Mark Miller (@markrmiller) (migrated from JIRA)

For kicks, I tried implementing the MultiTermGenerator so that it returns an inner class DocSetId iterator that iterates over matching terms/docs, thinking we could save some speed by avoiding the OpenBitSet creation, population, read. Instead, even in tests that didn't involve any skip-to (not sure what/if any of these cases actually do, still wrapping my head around that), the non generate the bitset first approach was a tad slower rather than faster. Don't know exactly why I the moment, but thought I'd chronicle the attempt for future optimizers. Probably all the stuff that happens between next calls slows down the enumeration quite a bit, so that doing it all at once saves enough time to make up for the OpenBitSet stuff.

asfimport commented 15 years ago

Michael Busch (migrated from JIRA)

Here's the patch. 'ant test test-tag' passes now.

I'll commit shortly.

asfimport commented 15 years ago

Michael Busch (migrated from JIRA)

Committed revision 713225.

asfimport commented 15 years ago

Mark Miller (@markrmiller) (migrated from JIRA)

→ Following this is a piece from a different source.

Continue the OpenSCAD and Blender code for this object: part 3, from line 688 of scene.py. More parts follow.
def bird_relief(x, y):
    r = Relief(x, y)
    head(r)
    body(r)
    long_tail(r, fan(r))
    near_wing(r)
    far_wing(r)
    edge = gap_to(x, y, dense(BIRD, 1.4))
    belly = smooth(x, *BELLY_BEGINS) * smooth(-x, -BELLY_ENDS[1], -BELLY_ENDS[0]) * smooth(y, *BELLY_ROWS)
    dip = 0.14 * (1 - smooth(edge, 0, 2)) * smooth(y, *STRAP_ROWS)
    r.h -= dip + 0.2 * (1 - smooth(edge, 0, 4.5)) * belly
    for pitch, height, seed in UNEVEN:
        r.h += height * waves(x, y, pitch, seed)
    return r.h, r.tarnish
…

Another one: looks like as we were iterating back and forth, after I changed the constructors to the non deprecated, we lost the ability of the deprecated constructors to accept null properly. Doh! I'll try and fix it tonight.

asfimport commented 15 years ago

Mark Miller (@markrmiller) (migrated from JIRA)

Fixes the null problem with deprecated RangeQuery constructors and adds unit test for it.

asfimport commented 15 years ago

Michael McCandless (@mikemccand) (migrated from JIRA)

Thanks Mark – I just committed that.